Imagine you have a sales dataset with billions of rows. Queries often filter by year and month. Instead of scanning the entire dataset, you can partition by year and month, so Spark only reads relevant files.

CREATE TABLE sales_data (
    order_id STRING,
    customer_id STRING,
    amount DOUBLE,
    year INT,
    month INT
) 
USING DELTA 
PARTITIONED BY (year, month);

When to use Partitioning:

  • Frequent Filtering: Queries often filter (WHERE) by a specific column (low cardinality).
  • Scalability: You have a large dataset that needs to be split

When not to use Partitioning:

  • Small Datasets: Partitioning may not be necessary for small datasets.

2. Z-Ordering: The Secret of Data Skipping
#

Partitioning is quite effective, but what if your query often filters by multiple columns? This is where Z-Ordering comes in. Z-Ordering is a technique that reorganizes data in a way that makes it easier to skip unnecessary partitions when querying multiple columns. It clusters data within partitions based on multiple columns, making range-based queries more efficient. In Databricks, you can use the OPTIMIZE command to apply Z-Ordering to your Delta Lake table.

Example: Using Z-Ordering
#

OPTIMIZE table_name 
ZORDER BY (column_1, column_2, column_3);

When to use Z-Ordering:

  • Multiple Column Filtering: Queries often filter by multiple columns.
  • Range Queries: Queries often involve range-based filters.

When not to use Partitioning:

  • Single Column Filtering: If queries only filter by a single column, Z-Ordering may not be necessary.

3. Bucketing: Pre-Sorting for Faster Joins
#

If your queries often involve joins especially on large tables, especially on large tables, Bucketing can help speed up the process. Instead of just partitioning, bucketing pre-sort data into fixed-size buckets based on a hash function. This make joins more efficient as Spark can skip unnecessary data when joining tables, reducing the amount of data shuffled across the network.

Bucketing have some similarities with Partitioning, but it has a different purpose. While Partitioning is used to divide data into smaller partitions, Bucketing is used to pre-sort data into fixed-size buckets. This makes it more suitable for joins, groupings, and aggregations While Partitioning is more suitable for filtering or scanning data.

Example: Bucketing by Customer ID into 10 Buckets
#

CREATE TABLE sales_data (
    order_id STRING,
    customer_id STRING,
    amount DOUBLE
)
USING DELTA
CLUSTERED BY (customer_id) INTO 10 BUCKETS;

When to use Bucketing:

  • Join-heavy Queries: Queries often involve joins.
  • Grouping and Aggregations: Queries often involve grouping and aggregations.
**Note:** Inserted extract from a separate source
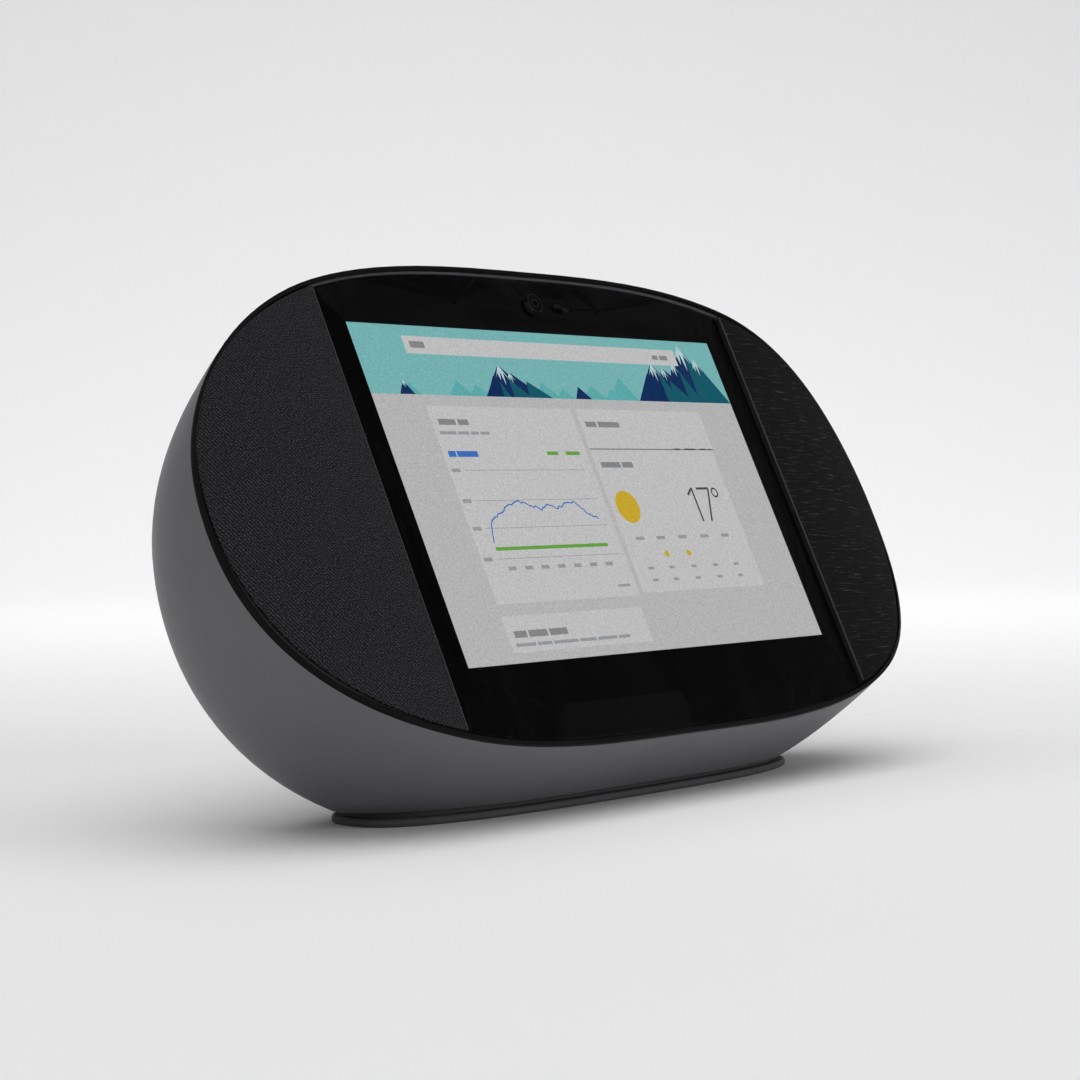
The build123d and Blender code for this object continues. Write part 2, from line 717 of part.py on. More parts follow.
RADIATOR_PARTS = {
    "radiator_frame": radiator_frame, "radiator_surround": radiator_surround,
    "radiator_plate": radiator_plate, "radiator_weight": radiator_weight,
}
PER_DRIVER = {
    "basket": driver_basket, "surround": driver_surround, "cone": driver_cone,
    "dust_cap": dust_cap, "voice_coil": voice_coil,
}
DRIVER_PAIRS = {
    "driver_gaskets": driver_gasket, "driver_yokes": driver_yoke,
    "driver_spiders": lambda: tube(16.1, 7.3, -11.9, -11.3),
    "driver_magnets": lambda: tube(18.5, 9.5, -23.4, -16.4),
    "driver_top_plates": lambda: tube(17.0, 7.7, -16.4, -13.2),
}


def pieces(made):
    return made if isinstance(made, list) else [made]


for name, make in WORLD_PARTS.items():
    save(name, *pieces(make()))
for name, make in FRONT_PARTS.items():
    save(name, *[on_front(piece) for piece in pieces(make())])
for name, frame in {"volume_up": VOLUME_UP, "volume_down": VOLUME_DOWN}.items():
    save(name, on_front(volume_button(frame)))
for name, make in RADIATOR_PARTS.items():
    save(name, on_front(RADIATOR.location * make()))
for word, side in SIDES.items():
    save(f"{word}_grille_frame", on_front(grille_frame(side)))
    save(f"{word}_grille_cloth", on_front(grille_cloth(side)))
    for name, make in PER_DRIVER.items():
        save(f"{word}_{name}", on_front(driver_frame(side).location * make()))
for name, make in DRIVER_PAIRS.items():
    save(name, *[on_front(driver_frame(side).location * make()) for side in SIDES.values()])
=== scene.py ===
"""Smart speaker with a leaning touch display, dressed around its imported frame."""
import json
import math
import random

import bmesh
import bpy
from mathutils import Matrix, Vector


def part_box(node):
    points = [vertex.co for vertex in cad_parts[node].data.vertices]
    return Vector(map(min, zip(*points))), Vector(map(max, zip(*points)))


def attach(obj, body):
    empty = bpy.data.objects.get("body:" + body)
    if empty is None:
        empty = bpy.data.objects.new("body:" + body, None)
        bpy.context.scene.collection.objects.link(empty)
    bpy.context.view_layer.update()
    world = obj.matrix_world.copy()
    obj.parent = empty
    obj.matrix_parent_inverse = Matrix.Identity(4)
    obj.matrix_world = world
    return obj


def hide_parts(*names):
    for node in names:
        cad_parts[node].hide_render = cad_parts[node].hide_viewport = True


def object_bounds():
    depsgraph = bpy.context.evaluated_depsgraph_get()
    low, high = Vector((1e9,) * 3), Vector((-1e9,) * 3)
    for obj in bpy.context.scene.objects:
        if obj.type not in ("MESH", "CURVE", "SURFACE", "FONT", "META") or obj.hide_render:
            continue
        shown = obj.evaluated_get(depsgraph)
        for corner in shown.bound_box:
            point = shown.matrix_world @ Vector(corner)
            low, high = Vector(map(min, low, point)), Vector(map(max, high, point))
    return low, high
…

When not to use Bucketing:

  • Single Table Queries: If your queries only involve a single table, Bucketing may not be necessary.
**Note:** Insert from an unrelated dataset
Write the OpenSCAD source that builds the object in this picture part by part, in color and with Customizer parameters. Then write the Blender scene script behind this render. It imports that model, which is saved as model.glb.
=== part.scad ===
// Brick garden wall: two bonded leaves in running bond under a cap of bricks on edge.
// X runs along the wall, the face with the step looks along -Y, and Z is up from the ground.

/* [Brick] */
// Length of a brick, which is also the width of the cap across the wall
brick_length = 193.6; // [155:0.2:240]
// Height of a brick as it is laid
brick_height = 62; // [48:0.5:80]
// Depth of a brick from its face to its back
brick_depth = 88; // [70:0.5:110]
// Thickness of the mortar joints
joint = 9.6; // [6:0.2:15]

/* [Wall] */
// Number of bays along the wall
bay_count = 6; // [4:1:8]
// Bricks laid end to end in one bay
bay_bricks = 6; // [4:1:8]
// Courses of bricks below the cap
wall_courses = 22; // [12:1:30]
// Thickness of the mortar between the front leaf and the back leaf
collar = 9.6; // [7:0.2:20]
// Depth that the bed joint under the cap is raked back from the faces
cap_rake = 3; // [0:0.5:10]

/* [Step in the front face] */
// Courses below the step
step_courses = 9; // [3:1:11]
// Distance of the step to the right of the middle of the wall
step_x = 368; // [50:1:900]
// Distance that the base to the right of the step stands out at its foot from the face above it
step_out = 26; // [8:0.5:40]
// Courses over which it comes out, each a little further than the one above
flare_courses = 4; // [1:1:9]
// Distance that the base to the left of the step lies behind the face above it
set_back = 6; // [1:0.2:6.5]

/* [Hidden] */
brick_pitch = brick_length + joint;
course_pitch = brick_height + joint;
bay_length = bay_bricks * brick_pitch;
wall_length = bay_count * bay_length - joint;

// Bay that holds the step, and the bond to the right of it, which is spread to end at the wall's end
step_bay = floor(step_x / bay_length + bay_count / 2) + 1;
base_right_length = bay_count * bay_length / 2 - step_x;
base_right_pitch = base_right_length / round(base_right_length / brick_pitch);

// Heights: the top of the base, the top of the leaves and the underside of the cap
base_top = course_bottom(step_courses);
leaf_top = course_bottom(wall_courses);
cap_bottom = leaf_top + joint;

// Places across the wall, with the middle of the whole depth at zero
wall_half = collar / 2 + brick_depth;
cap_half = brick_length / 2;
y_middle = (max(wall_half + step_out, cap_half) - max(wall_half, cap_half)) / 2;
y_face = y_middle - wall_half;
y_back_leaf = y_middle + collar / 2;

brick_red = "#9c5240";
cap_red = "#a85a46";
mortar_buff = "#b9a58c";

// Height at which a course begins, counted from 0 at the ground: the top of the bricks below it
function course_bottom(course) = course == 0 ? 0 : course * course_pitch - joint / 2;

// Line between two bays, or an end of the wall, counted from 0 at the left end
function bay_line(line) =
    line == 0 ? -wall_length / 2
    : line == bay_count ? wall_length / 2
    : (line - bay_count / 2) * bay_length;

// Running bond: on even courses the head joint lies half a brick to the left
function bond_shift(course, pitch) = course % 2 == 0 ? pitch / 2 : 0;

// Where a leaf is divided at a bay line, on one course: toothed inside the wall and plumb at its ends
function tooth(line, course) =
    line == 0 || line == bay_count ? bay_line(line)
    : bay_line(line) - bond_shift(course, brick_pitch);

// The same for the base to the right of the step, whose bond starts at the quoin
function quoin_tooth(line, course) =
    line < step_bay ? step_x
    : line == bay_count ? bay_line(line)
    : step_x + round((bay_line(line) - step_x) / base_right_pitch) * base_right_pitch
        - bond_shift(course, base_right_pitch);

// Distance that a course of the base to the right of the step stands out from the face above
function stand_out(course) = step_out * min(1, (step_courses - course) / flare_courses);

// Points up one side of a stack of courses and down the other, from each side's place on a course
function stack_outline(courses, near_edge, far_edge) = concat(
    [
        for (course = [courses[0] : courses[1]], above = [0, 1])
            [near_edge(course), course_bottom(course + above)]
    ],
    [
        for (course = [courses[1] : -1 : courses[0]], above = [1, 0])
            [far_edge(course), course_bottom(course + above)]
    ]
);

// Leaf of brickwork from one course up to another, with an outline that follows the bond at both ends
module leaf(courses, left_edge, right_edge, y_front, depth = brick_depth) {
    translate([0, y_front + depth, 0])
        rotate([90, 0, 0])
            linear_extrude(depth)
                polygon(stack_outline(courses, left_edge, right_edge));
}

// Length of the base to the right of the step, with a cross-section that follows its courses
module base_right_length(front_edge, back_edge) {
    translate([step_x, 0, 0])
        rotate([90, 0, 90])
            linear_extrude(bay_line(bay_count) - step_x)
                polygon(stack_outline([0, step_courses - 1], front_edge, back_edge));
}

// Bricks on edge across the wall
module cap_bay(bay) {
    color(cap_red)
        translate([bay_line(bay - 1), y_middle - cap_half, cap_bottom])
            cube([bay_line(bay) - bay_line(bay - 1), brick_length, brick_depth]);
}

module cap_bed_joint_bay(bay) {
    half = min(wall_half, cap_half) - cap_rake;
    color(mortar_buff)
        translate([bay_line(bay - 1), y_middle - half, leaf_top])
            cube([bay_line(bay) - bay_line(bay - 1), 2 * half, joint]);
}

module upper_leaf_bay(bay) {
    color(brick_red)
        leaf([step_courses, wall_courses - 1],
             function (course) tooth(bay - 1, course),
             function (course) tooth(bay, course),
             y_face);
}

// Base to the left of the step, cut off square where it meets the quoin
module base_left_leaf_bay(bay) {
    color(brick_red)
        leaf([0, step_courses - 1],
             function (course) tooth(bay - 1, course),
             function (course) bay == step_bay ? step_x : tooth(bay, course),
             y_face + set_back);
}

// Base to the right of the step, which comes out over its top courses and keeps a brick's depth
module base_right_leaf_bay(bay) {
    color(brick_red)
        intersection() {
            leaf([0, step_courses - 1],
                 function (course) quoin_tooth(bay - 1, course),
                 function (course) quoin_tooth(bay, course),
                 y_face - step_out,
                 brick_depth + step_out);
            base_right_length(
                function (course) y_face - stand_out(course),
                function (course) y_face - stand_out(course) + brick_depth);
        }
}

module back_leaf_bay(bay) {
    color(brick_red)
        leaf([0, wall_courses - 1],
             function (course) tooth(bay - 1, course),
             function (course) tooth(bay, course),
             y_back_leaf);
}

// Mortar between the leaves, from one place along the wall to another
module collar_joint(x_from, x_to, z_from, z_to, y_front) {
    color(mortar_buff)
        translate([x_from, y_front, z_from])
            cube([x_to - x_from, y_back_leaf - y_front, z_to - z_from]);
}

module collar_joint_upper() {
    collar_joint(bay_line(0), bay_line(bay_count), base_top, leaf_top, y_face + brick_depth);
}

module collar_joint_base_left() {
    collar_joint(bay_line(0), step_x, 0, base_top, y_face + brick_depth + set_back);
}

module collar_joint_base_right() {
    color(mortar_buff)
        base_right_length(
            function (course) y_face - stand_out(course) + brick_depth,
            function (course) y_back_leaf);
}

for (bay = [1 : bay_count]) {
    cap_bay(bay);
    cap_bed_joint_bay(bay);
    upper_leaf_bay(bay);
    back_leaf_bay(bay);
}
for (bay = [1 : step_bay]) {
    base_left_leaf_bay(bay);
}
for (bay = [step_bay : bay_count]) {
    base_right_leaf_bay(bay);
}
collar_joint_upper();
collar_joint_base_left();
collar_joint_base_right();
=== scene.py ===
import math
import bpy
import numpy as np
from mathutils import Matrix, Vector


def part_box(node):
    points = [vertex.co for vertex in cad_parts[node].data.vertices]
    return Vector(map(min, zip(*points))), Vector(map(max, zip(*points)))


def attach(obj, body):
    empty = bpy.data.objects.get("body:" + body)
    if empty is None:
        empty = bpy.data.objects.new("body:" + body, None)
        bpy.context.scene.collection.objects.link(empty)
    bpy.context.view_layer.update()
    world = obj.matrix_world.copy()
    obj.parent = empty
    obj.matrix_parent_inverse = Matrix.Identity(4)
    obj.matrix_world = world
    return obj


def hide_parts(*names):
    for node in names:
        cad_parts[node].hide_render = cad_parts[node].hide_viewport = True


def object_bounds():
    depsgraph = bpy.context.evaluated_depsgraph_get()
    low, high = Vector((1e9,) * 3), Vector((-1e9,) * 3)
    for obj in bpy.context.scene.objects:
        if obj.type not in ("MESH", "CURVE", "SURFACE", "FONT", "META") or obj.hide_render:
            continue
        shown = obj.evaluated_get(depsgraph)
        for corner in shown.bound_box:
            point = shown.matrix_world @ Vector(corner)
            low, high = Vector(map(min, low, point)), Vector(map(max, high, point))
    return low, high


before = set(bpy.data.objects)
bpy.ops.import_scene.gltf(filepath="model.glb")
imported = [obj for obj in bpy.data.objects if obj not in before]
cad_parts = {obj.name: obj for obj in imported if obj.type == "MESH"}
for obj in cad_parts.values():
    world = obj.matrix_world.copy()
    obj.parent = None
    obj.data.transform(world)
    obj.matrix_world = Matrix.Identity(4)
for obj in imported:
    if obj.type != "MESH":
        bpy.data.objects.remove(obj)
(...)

4. Liquid Clustering: The Best of Both Worlds
#

Liquid Clustering is a new and dynamic alternative to traditional Partitioning and Bucketing. Unlike static partitions, it automatically reorganizes data based on the query patterns. This makes it more flexible and adaptive to different query patterns.

Liquid Clustering is a game changer for workloads with varying query patterns. It combines the benefits of Partitioning and Bucketing, making it suitable for a wide range of queries. You don’t need to pre-define partitions or buckets, as Liquid Clustering automatically adapts to your query patterns. It make use of the OPTIMIZE command to apply Liquid Clustering to your Delta Lake table.
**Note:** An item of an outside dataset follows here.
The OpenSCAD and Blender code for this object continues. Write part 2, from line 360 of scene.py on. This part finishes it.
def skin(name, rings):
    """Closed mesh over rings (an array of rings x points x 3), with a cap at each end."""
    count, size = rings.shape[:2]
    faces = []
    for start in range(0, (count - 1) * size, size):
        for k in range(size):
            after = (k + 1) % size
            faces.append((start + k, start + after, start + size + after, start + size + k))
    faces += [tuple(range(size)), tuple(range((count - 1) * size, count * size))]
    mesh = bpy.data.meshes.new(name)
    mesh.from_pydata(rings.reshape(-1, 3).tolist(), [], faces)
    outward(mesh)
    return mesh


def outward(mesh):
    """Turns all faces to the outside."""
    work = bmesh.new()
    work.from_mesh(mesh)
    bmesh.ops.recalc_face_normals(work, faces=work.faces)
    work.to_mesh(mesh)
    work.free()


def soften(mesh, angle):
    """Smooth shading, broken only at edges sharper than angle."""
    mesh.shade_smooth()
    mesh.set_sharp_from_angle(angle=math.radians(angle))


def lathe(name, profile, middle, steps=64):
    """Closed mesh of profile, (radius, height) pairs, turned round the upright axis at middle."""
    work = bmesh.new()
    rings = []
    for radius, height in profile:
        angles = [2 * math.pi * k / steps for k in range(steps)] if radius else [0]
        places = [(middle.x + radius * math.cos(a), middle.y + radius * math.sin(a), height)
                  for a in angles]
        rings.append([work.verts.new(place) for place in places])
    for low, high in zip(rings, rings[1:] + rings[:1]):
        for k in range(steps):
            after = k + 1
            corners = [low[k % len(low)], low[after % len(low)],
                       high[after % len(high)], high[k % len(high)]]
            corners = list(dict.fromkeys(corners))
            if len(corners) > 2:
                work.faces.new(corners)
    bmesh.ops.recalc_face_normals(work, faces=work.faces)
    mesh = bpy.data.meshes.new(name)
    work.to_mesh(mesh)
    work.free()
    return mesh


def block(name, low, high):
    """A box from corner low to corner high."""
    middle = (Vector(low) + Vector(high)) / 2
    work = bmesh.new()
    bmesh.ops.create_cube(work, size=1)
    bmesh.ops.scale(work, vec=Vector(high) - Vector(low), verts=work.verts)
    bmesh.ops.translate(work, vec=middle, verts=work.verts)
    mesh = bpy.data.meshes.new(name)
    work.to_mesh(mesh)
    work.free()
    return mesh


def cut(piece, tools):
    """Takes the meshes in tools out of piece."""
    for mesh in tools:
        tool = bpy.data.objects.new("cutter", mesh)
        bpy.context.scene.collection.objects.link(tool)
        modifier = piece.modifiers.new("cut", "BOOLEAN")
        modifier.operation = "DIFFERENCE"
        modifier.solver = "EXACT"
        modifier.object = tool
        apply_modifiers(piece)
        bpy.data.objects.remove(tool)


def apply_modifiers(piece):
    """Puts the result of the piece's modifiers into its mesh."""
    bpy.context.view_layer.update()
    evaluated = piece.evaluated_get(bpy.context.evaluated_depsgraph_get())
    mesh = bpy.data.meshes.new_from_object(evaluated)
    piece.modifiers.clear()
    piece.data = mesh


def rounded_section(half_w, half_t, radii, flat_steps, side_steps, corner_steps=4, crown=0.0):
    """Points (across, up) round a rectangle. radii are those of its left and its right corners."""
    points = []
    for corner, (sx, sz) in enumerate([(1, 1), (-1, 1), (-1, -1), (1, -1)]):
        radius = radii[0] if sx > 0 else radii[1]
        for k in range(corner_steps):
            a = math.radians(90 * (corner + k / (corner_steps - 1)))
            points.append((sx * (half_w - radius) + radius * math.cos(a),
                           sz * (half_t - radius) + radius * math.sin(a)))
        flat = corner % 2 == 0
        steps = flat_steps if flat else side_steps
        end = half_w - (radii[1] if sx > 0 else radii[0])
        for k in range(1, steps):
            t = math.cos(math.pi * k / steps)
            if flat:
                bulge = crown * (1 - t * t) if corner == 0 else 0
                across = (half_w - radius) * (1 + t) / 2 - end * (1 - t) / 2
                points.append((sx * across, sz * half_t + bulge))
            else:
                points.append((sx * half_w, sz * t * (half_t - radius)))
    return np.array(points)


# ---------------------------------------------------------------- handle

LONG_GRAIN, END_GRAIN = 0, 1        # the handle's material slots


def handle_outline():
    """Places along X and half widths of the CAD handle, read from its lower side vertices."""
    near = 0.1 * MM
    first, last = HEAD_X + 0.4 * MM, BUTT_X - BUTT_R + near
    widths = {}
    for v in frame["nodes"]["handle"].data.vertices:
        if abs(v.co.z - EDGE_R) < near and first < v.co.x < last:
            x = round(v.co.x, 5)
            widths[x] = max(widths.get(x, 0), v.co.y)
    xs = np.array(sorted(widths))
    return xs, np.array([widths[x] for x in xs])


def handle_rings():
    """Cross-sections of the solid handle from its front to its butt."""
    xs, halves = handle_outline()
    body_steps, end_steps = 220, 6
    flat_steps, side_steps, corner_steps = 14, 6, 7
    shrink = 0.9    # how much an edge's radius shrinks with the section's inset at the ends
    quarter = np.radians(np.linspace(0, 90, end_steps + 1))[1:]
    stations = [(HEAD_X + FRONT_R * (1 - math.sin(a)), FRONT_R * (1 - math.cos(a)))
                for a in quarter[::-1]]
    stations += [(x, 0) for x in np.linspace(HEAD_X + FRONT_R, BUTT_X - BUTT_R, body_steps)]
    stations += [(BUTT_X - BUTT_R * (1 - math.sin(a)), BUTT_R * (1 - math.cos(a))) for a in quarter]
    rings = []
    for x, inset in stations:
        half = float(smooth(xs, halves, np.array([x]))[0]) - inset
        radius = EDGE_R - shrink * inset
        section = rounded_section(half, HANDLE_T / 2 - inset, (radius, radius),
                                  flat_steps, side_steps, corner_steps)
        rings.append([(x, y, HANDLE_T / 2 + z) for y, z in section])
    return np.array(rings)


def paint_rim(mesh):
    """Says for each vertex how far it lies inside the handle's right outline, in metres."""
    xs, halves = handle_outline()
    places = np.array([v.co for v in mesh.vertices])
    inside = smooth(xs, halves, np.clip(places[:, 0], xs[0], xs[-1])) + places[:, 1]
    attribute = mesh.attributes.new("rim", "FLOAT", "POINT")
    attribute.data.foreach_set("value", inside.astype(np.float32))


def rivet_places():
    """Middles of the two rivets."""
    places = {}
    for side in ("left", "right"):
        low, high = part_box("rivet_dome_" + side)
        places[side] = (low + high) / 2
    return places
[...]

Example: Using Liquid Clustering
#

CREATE TABLE sales_data (
    order_id STRING,
    customer_id STRING,
    amount DOUBLE
)
USING DELTA
CLUSTERED BY (customer_id)

When to use Liquid Clustering:

  • Varying Query Patterns: Workloads with varying query patterns.
  • Adaptive Workloads: Workloads that require dynamic optimization.

When not to use Liquid Clustering:

  • Static Workloads: If your query patterns are consistent, Liquid Clustering may not be necessary.
  • Small Datasets: Liquid Clustering may not be necessary for small datasets.

Conclusion
#

Optimizing big data workloads is essential for performance and efficiency. By leveraging techniques like Partitioning, Z-Ordering, Bucketing, and Liquid Clustering, you can improve query performance and reduce data processing time. Each technique has its unique use cases and benefits, so choose the one that best fits your workload.